▶ **Exercise brief**: What do the lines from the top of the data through the line with "const stepsPerTwist = 360 / sectorAngle;" say? Quote them exactly and include both ends.

..............................

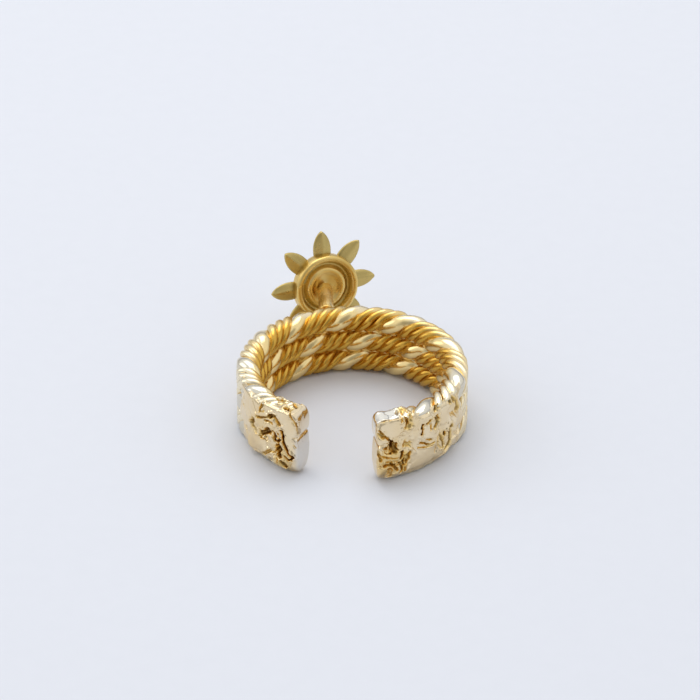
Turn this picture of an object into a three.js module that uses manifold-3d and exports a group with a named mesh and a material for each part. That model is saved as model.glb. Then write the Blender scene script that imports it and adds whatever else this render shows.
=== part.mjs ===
// An open ear cuff: three rows of twisted rope wire soldered into one band, and an
// eight-rayed sun that stands on a short post behind it.
// Millimetres, +Z up. The cuff lies on its side, so the axis of the band is vertical.
// The gap that the edge of the ear goes through faces -Y.
// Angles round the band are in degrees from +Y, clockwise seen from above.
import * as THREE from "three";
import { mergeVertices } from "three/addons/utils/BufferGeometryUtils.js";
import Module from "manifold-3d";

// Band
const outerRadius = 7.2;
const ropeRadius = 0.82;
const rowCount = 3;
const rowSpacing = 1.43;
const endAngle = 158.2;
const rowLag = [0, 3, -2]; // sectors by which the twist of each row is behind the lowest row's
const footDressed = 0.05; // how much is dressed off the underside, so that it stands
const pressedDepth = 0.74; // the outside of the rope is pressed to this, from its axis
const pressGain = 1.18; // and is that much fuller before it meets the press
const solderDepth = 0.36; // how far out solder fills the groove between two rows

// One rope: a thick wire, and three thin wires in the groove on its other side
const twistAngle = 31.9; // of the band's turn, for one whole twist at the far side
const twistStretch = 0.6; // each further twist clockwise is longer by twice this
const firstLobeAngle = -0.5; // where the thick wire of the lowest row crests on top
const thickWire = { radius: 0.6, offset: 0.22 };
const thinWire = { radius: 0.19, offset: 0.56, directions: [120, 180, 240] };
const coreRadius = 0.6;
const sectorAngle = 30; // the rope's section is a ring of points this far apart
const stepsPerTwist = 360 / sectorAngle;

// Fused ends: on each side a finger that ends the upper row, and a wider one for the lower two
const ropeRunIn = 5; // the ropes stop this far inside the fingers
const fingerSides = 20;
const fingerSquareness = 2.6; // 2 is an ellipse
const fingerDepth = 0.79;
const fingers = [
  { side: -1, low: -0.05, high: 2.96, end: 158.2, length: 24 },
  { side: -1, low: 2.72, high: 4.44, end: 157.4, length: 15 },
  { side: 1, low: -0.05, high: 2.86, end: 160.2, length: 22 },
  { side: 1, low: 2.66, high: 4.42, end: 158.4, length: 18 },
];

// Sun
const sunTipRadius = 3.64;
const sunCentre = { radius: 10.44, angle: -16, clearance: 0.13 };
const sunLean = 10.5; // its top leans away from the band
const sunYaw = 14.5; // it looks past the band's axis by this much
const sunTurn = -2; // in its own plane
const rayCount = 8;
const ray = { root: 1.85, rootHalf: 0.42, wide: 2.5, wideHalf: 0.57, back: -0.28, thickness: 0.4, bevel: 0.12 };
const disc = {
  radius: 2.15, // of the rim that stands up round the back
  rimWidth: 0.46,
  back: 0.5, // height of the rim over the plane of the rays
  floor: 0.0,
  innerRingRadius: 1.28,
  innerRingWidth: 0.4,
  innerRingHeight: 0.32,
  front: -0.62,
  dome: 0.5,
};
const discSides = 40;

// Post between the band and the sun
const post = { radius: 0.48, sides: 16, gap: 0.1, footAngle: -19.5 };

// The box of the whole part is centred over the origin
const ringCentre = new THREE.Vector3(0, -2.785, 0);

const gold = new THREE.MeshStandardMaterial({ color: 0xe2c078, roughness: 0.16, metalness: 1 });
const sunGold = new THREE.MeshStandardMaterial({ color: 0xd8b25c, roughness: 0.24, metalness: 1 });
const postGold = new THREE.MeshStandardMaterial({ color: 0xdab766, roughness: 0.22, metalness: 1 });

const ropeAxisRadius = outerRadius - ropeRadius;
const rowHeight = (row) => ropeRadius - footDressed + row * rowSpacing;

const wasm = await Module();
wasm.setup();

// A closed three.js geometry as a solid that can be joined and cut.
function solidOf(geometry) {
  const plain = geometry.clone();
  plain.deleteAttribute("normal");
  plain.deleteAttribute("uv");
  const merged = mergeVertices(plain, 1e-4);
  return new wasm.Manifold(
    new wasm.Mesh({
      numProp: 3,
      vertProperties: merged.attributes.position.array,
      triVerts: new Uint32Array(merged.index.array),
    }),
  );
}

function meshOf(solid, name, material) {
  const made = solid.getMesh();
  const geometry = new THREE.BufferGeometry();
  geometry.setAttribute("position", new THREE.BufferAttribute(made.vertProperties, 3));
  geometry.setIndex(new THREE.BufferAttribute(made.triVerts, 1));
  const flat = geometry.toNonIndexed();
  flat.computeVertexNormals();
  const mesh = new THREE.Mesh(flat, material);
  mesh.name = name;
  return mesh;
}

// A point of the band: angle round it, distance from the rope's circle outwards, and height.
function bandPoint(angle, out, height) {
  const turn = THREE.MathUtils.degToRad(angle);
  const radius = ropeAxisRadius + out;
  return new THREE.Vector3(radius * Math.sin(turn), radius * Math.cos(turn), height);
}

// Joins sections of equal point count into a closed body with flat ends.
function loft(sections) {
  const points = sections[0].outline.length;
  const corners = sections.flatMap((section) => section.outline);
  const first = corners.push(sections[0].centre) - 1;
  const last = corners.push(sections.at(-1).centre) - 1;
  const faces = [];
  const lastRow = (sections.length - 1) * points;
  for (let i = 0; i < points; i += 1) {
    const next = (i + 1) % points;
    for (let row = 0; row < lastRow; row += points) {
      faces.push(row + i, row + next, row + points + i);
      faces.push(row + next, row + points + next, row + points + i);
    }
    faces.push(first, next, i);
    faces.push(last, lastRow + i, lastRow + next);
  }
  const geometry = new THREE.BufferGeometry().setFromPoints(corners);
  geometry.setIndex(faces);
  return geometry;
}

// How far a round wire reaches from the rope's axis in one direction, or 0 where it misses.
function wireReach(radius, offset, awayDegrees) {
  const away = THREE.MathUtils.degToRad(awayDegrees);
  const side = offset * Math.sin(away);
  return Math.abs(side) < radius ? offset * Math.cos(away) + Math.sqrt(radius ** 2 - side ** 2) : 0;
}

// How far the rope reaches, in a direction measured from its thick wire.
function ropeReach(direction) {
  return Math.max(
    coreRadius,
    wireReach(thickWire.radius, thickWire.offset, direction),
    ...thinWire.directions.map((thin) => wireReach(thinWire.radius, thinWire.offset, direction - thin)),
  );
}

const pressed = (out) => (out > 0 ? Math.min(out * pressGain, pressedDepth) : out);

// The points of one row that show, as directions: 0 is outwards and 90 is up.
function shownDirections(row, from, to) {
  const directions = [];
  for (let d = from; d <= to; d += sectorAngle) directions.push({ row, direction: d });
  return directions;
}

// The outline of the band's section, up the outside and down the inside.
function bandOutline() {
  const top = rowCount - 1;
  const outline = shownDirections(0, -sectorAngle, sectorAngle);
  for (let row = 1; row < top; row += 1) {
    outline.push({ row, groove: 1 }, ...shownDirections(row, -sectorAngle, sectorAngle));
  }
  outline.push({ row: top, groove: 1 }, ...shownDirections(top, -sectorAngle, 180 + sectorAngle));
  for (let row = top - 1; row > 0; row -= 1) {
    const inside = shownDirections(row, 180 - sectorAngle, 180 + sectorAngle);
    outline.push({ row: row + 1, groove: -1 }, ...inside);
  }
  outline.push({ row: 1, groove: -1 }, ...shownDirections(0, 180 - sectorAngle, 330 - sectorAngle));
  return outline;
}

// How far round the band the twist has gone after a number of whole twists.
const twistedTo = (twists) => firstLobeAngle + twistAngle * twists + twistStretch * twists ** 2;

// The three rows of rope, from one end to the other.
function ropeRows() {
  const outline = bandOutline();
  const reachAngle = endAngle - ropeRunIn;
  const sections = [];
  for (let step = -6 * stepsPerTwist; step <= 6 * stepsPerTwist; step += 1) {
    const angle = twistedTo(step / stepsPerTwist);
    if (Math.abs(angle) > reachAngle) continue;
    const points = outline.map(({ row, direction, groove }) => {
      const height = rowHeight(row);
      if (groove) return bandPoint(angle, groove * solderDepth, height - rowSpacing / 2);
      const crest = 90 - (step - rowLag[row]) * sectorAngle;
      const turn = THREE.MathUtils.degToRad(direction);
      const reach = ropeReach(direction - crest);
      return bandPoint(angle, pressed(reach * Math.cos(turn)), height + reach * Math.sin(turn));
    });
    const centre = bandPoint(angle, 0, rowHeight((rowCount - 1) / 2));
    sections.push({ centre, outline: points });
  }
  return solidOf(loft(sections));
}

// A rounded finger along the band that closes one or two rows.
function fingerSolid({ side, low, high, end, length }) {
  const middle = (low + high) / 2;
  const half = (high - low) / 2;
  // how far along the finger from its start, and how full its section is there
  const stations = [
    { along: 0, size: 0.7 },
    { along: 0.25, size: 0.95 },
    { along: 0.6, size: 1 },
    { along: 0.86, size: 0.99 },
    { along: 0.96, size: 0.9 },
    { along: 1, size: 0.76 },
  ];
  const round = (value) => Math.sign(value) * Math.abs(value) ** (2 / fingerSquareness);
  const sections = stations.map(({ along, size }) => {
    const angle = side * (end - length * (1 - along));
    const outline = [];
    for (let i = 0; i < fingerSides; i += 1) {
      const turn = (2 * Math.PI * i) / fingerSides;
      const out = pressed(fingerDepth * size * round(Math.cos(turn)));
      outline.push(bandPoint(angle, out, middle + half * size * round(Math.sin(turn))));
    }
    return { centre: bandPoint(angle, 0, middle), outline };
  });
  if (side < 0) sections.reverse();
  return solidOf(loft(sections));
}

function bandSolid() {
  let band = ropeRows();
  for (const finger of fingers) band = band.add(fingerSolid(finger));
  const below = new THREE.BoxGeometry(4 * outerRadius, 4 * outerRadius, 2);
  below.translate(0, 0, -1);
  return band.subtract(solidOf(below));
}

// One ray of the sun, a pointed leaf in the plane of the disc.
function rayGeometry() {
  const tip = sunTipRadius - ray.bevel;
  const rootHalf = ray.rootHalf - ray.bevel;
  const wideHalf = ray.wideHalf - ray.bevel;
  const leaf = new THREE.Shape();
  leaf.moveTo(ray.root, -rootHalf);
  leaf.lineTo(ray.wide, -wideHalf);
  leaf.quadraticCurveTo(ray.wide + 0.5, -wideHalf, tip, 0);
  leaf.quadraticCurveTo(ray.wide + 0.5, wideHalf, ray.wide, wideHalf);
  leaf.lineTo(ray.root, rootHalf);
  const geometry = new THREE.ExtrudeGeometry(leaf, {
    depth: ray.thickness - 2 * ray.bevel,
    bevelEnabled: true,
    bevelSize: ray.bevel,
    bevelThickness: ray.bevel,
    bevelSegments: 2,
    curveSegments: 5,
  });
  return geometry.translate(0, 0, ray.back - ray.thickness / 2 + ray.bevel);
}

// The disc of the sun: a rim and an inner ring stand up from its hollow back, a low dome in front.
function discGeometry() {
  const rimInside = disc.radius - disc.rimWidth;
  const ringInside = disc.innerRingRadius - disc.innerRingWidth;
  const profile = [
    [0, disc.front - disc.dome * 0.5],
    [0.7, disc.front - disc.dome * 0.42],
    [1.3, disc.front - disc.dome * 0.15],
    [1.6, disc.front],
    [1.95, disc.front + 0.06],
    [disc.radius, disc.front + 0.24],
    [disc.radius, disc.back - 0.14],
    [disc.radius - 0.12, disc.back],
    [rimInside + 0.1, disc.back],
    [rimInside, disc.back - 0.1],
    [rimInside - 0.04, disc.floor],
    [disc.innerRingRadius + 0.05, disc.floor],
    [disc.innerRingRadius - 0.06, disc.innerRingHeight],
    [ringInside + 0.08, disc.innerRingHeight],
    [ringInside, disc.floor + 0.02],
    [0, disc.floor - 0.06],
  ];
  return new THREE.LatheGeometry(
    profile.map(([radius, height]) => new THREE.Vector2(radius, height)),
    discSides,
  ).rotateX(Math.PI / 2);
}

// The sun in its own frame: rays in the XY plane, its back towards +Z.
function sunSolid() {
  let sun = solidOf(discGeometry());
  for (let i = 0; i < rayCount; i += 1) {
    const one = rayGeometry().rotateZ(Math.PI / 2 + (2 * Math.PI * i) / rayCount);
    sun = sun.add(solidOf(one));
  }
  return sun;
}

const lean = THREE.MathUtils.degToRad(sunLean);
const sunHeight = sunTipRadius * Math.cos(lean) + sunCentre.clearance;

// A point round the band's axis: distance from the axis, angle and height.
const roundAxis = (radius, angle, height) => bandPoint(angle, radius - ropeAxisRadius, height);

// The sun stands outside the band with its back to the band's axis.
function buildSun() {
  const holder = new THREE.Group();
  holder.position.copy(roundAxis(sunCentre.radius, sunCentre.angle, sunHeight));
  holder.rotation.set(Math.PI / 2, 0, THREE.MathUtils.degToRad(-sunCentre.angle), "ZXY");
  const sun = meshOf(sunSolid(), "sun_charm", sunGold);
  const yaw = THREE.MathUtils.degToRad(sunYaw);
  sun.rotation.set(-lean, yaw, THREE.MathUtils.degToRad(sunTurn), "YXZ");
  holder.add(sun);
  return holder;
}

// A plain round post from the outside of the band to the hollow of the sun's back.
function buildPost() {
  const foot = roundAxis(ropeAxisRadius + pressedDepth + post.gap, post.footAngle, sunHeight);
  const centre = roundAxis(sunCentre.radius, sunCentre.angle, sunHeight);
  const slant = Math.sin(lean) + Math.sin(THREE.MathUtils.degToRad(sunYaw));
  const clear = disc.floor + 0.06 + post.gap + post.radius * slant;
  const along = centre.clone().sub(foot);
  const length = along.length() - clear;
  along.normalize();
  const geometry = new THREE.CylinderGeometry(post.radius, post.radius, length, post.sides);
  const mesh = new THREE.Mesh(geometry, postGold);
  mesh.name = "charm_post";
  mesh.position.copy(foot).addScaledVector(along, length / 2);
  mesh.quaternion.setFromUnitVectors(new THREE.Vector3(0, 1, 0), along);
  return mesh;
}

const earCuff = new THREE.Group();
earCuff.position.copy(ringCentre);
earCuff.add(meshOf(bandSolid(), "rope_band", gold), buildPost(), buildSun());

export default earCuff;
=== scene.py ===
"""Looks of an open ear cuff: three rows of twisted rope wire, fused ends, and a sun on a post.

Metres, +Z up. The cuff lies on its side, with the gap for the ear towards -Y.
Angles round the band are in degrees from +Y, clockwise seen from above.
"""

import math

import bpy
import numpy as np
from mathutils import Matrix, Vector, noise


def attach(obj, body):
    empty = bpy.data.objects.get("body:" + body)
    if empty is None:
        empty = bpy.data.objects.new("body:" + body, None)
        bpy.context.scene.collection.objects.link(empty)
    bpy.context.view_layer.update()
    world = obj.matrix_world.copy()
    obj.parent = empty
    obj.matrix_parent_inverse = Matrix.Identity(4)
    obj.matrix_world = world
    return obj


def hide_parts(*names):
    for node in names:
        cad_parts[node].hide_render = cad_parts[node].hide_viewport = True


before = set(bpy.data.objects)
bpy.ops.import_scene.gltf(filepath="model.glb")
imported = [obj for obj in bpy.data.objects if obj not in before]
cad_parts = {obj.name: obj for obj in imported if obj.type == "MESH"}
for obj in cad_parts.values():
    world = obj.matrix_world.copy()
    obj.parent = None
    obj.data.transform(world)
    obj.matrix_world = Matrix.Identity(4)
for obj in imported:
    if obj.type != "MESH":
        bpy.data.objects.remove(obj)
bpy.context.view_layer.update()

MM = 0.001

# Band, in millimetres
RING_Y = -2.785
AXIS_RADIUS = 6.38
ROW_HEIGHTS = (0.77, 2.2, 3.63)
ROW_TURNS = (0.0, 90.0, -60.0)
TWIST_ANGLE = 31.9
TWIST_STRETCH = 0.6
FIRST_LOBE = -0.5
PRESSED_DEPTH = 0.742
ROPE_FROM, ROPE_TO = -141.5, 145.5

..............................

▶ **Solution to the problem**:
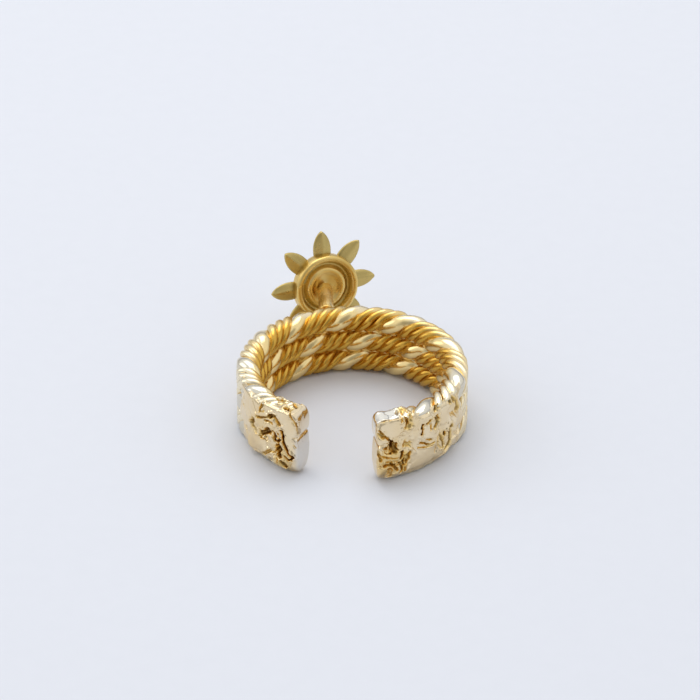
Turn this picture of an object into a three.js module that uses manifold-3d and exports a group with a named mesh and a material for each part. That model is saved as model.glb. Then write the Blender scene script that imports it and adds whatever else this render shows.
=== part.mjs ===
// An open ear cuff: three rows of twisted rope wire soldered into one band, and an
// eight-rayed sun that stands on a short post behind it.
// Millimetres, +Z up. The cuff lies on its side, so the axis of the band is vertical.
// The gap that the edge of the ear goes through faces -Y.
// Angles round the band are in degrees from +Y, clockwise seen from above.
import * as THREE from "three";
import { mergeVertices } from "three/addons/utils/BufferGeometryUtils.js";
import Module from "manifold-3d";

// Band
const outerRadius = 7.2;
const ropeRadius = 0.82;
const rowCount = 3;
const rowSpacing = 1.43;
const endAngle = 158.2;
const rowLag = [0, 3, -2]; // sectors by which the twist of each row is behind the lowest row's
const footDressed = 0.05; // how much is dressed off the underside, so that it stands
const pressedDepth = 0.74; // the outside of the rope is pressed to this, from its axis
const pressGain = 1.18; // and is that much fuller before it meets the press
const solderDepth = 0.36; // how far out solder fills the groove between two rows

// One rope: a thick wire, and three thin wires in the groove on its other side
const twistAngle = 31.9; // of the band's turn, for one whole twist at the far side
const twistStretch = 0.6; // each further twist clockwise is longer by twice this
const firstLobeAngle = -0.5; // where the thick wire of the lowest row crests on top
const thickWire = { radius: 0.6, offset: 0.22 };
const thinWire = { radius: 0.19, offset: 0.56, directions: [120, 180, 240] };
const coreRadius = 0.6;
const sectorAngle = 30; // the rope's section is a ring of points this far apart
const stepsPerTwist = 360 / sectorAngle;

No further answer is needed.